I’d prefer to return to a broader view of the world and our place in it. It might be a slower path, the outcome might be more uncertain, but it is, I think, the only way that our future can be assured.

Creating Stories

Storm at sea
Watching a storm approach – when you live in the country the weather becomes something visual.

The vagaries of recent days have reminded me of one of the big differences that I have experienced since I moved north. Here, I experience the weather totally differently to the way in which it got me when I lived in the city.

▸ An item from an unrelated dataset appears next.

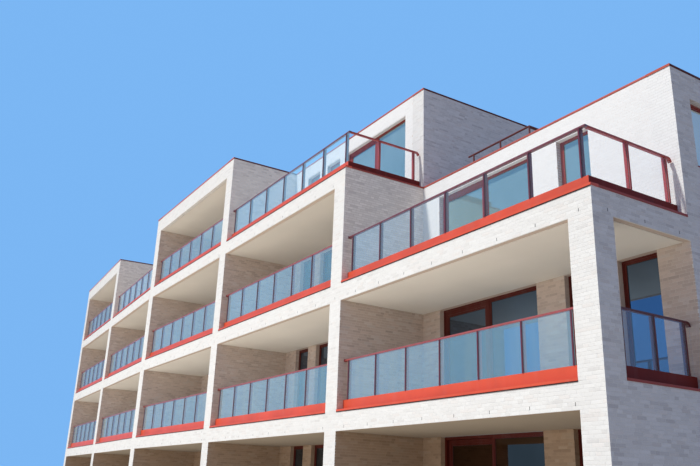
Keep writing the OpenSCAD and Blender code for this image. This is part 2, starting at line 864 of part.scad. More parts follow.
ground_slab();
floor_slab(1);  // floor_slab_1
floor_slab(2);  // floor_slab_2
floor_slab(3);  // floor_slab_3
roof_slabs();
roof_covering();
roof_upstands();
party_walls();
left_end_wall();
right_end_wall();
end_wall_ground();
corner_pier();
penthouse_side_wall();
front_bands();
roof_bands();
end_band();
loggia_ceilings();
inner_wall(0);  // inner_wall_ground
doorway_lintels();
inner_wall(1);  // inner_wall_1
inner_wall(2);  // inner_wall_2
inner_wall(3);  // inner_wall_3
rear_walls();
window_frames();
rear_window_frames();
window_glass();
rear_window_glass();
door_jambs();
door_heads_and_thresholds();
door_fixed_panes();
door_leaf(1);  // door_leaf_1
door_leaf_glass(1);  // door_leaf_1_glass
door_leaf(2);  // door_leaf_2
door_leaf_glass(2);  // door_leaf_2_glass
sills();
side_sills();
fascias();
side_fascias();
balustrade_frames();
side_balustrade_frames();
balustrade_glass();
side_balustrade_glass();
copings_along();
copings_across();
roof_rail();
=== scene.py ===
import json
import math
import bmesh
import bpy
import numpy as np
from mathutils import Matrix, Vector


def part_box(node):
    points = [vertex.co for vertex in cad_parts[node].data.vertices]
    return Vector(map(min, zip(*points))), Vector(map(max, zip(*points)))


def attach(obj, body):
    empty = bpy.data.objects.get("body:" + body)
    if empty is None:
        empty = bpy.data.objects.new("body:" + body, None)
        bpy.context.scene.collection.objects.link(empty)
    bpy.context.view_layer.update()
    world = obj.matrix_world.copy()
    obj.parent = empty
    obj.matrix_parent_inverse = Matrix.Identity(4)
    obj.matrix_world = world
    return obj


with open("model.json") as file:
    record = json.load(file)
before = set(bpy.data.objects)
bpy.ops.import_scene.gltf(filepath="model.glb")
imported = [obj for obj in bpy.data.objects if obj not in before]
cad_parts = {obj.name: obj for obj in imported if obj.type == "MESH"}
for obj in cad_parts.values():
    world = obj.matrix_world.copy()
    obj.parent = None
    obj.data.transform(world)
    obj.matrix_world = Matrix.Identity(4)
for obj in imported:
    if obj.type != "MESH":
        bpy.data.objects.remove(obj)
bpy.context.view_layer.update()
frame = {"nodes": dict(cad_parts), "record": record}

nodes = frame["nodes"]
body = "building"

# The block's own sizes in metres. Its X is 0 at the near end wall and runs to minus along the
# row, its Y is 0 at the front, and bays count from the near end.
block = {
    "bayWidth": 7.5, "wall": 0.5, "depth": 12.0, "bend": math.radians(2.9), "wingX": -23.0,
    "ground": 0.2, "storey": 3.0, "band": 0.43, "roofBand": 0.56, "roofEdge": 0.3, "skyZ": 20,
    "loggia": 2.44, "pier": 0.476, "innerWall": 0.3, "reveal": 0.12, "headHeight": 2.57,
    "loggias": [2, 3, 4, 3, 4], "storeys": [3, 4, 4, 4, 4],
}
bays = range(1, 6)
loggiaY, pier = block["loggia"], block["pier"]
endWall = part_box("end_wall_ground")
corner = Vector((endWall[1].x, endWall[0].y, 0))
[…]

In the city the weather was something that you felt. It was cold, or it might be wet, sometimes it was windy, occasionally it was hot. Here, there is so much more variety to it. For starters, the weather is something that you see, almost more than you feel. I love to watch big storms swirling across the sea towards the house. Once upon a time I found it hard to imagine the properties of air as something visual apart from the obvious times when fog or darkness interrupted my vision. Today I find myself obsessed with the sky and the clouds. I’m constantly looking up to see what is coming and from where. Sometimes it is just for the sheer beauty of it. Sometimes it helps me to prepare before I go out. Can I hang the washing out? Only if the white horses on the sea are not very pronounced. Which way round should I park the car? Bitter experience has taught me of the power of the wind on an open car door – more than once (I’m not a fast learner).

It has made me realise just how much our modern lives differ from those of the people we study in the past. It is not just the big things – stone tools and the lack of electricity. It is the total immersion in everything. It is hard enough for us to appreciate the way in which life can hang in the balance for the small scale subsistence farmer in a marginal environment. But the emotional experience of living is just so different as you travel back. No modern medicine – alters your perception of death; no fridges and freezers – alters your attitude to food; no central heating – alters your feelings about cold, clothing and food (have another look at War and Peace); no combustion engine – alters your perception of distance and home; no social networking – alters your understanding of friendship and communication. It doesn’t mean that we should not attempt to unpick the lives of our ancestors. But it does mean that we need to be aware of the boundaries within which we work.

I heard an interesting story on the radio about the problems of getting information from people today. Apparently, if you ask a simple question of a group of 100 men and 100 women you tend to get very different answers from the men to the women, whereas mathematically the patterning should be similar. But if you suggest that you will be checking the veracity of their answers, the difference vanishes. This, the presenter said, demonstrates the unpredictability of people. Left to our own devices we often ignore the rules. It is an elegant illustration of the conundrum that lies at the heart of archaeology.  As archaeologists we rely on the predictability of the people of the past and our own empathy with their imagined lives in order to build our interpretations of the evidence that we find. Sadly, not only are people unpredictable, but also our empathetic powers might have limitations.

So, archaeology is challenging – no news there. The upside is that as long as we take it on board that we are just creating and refining stories, there is always another one, another version to be woven out of the threads of understanding that we learn to play with every day.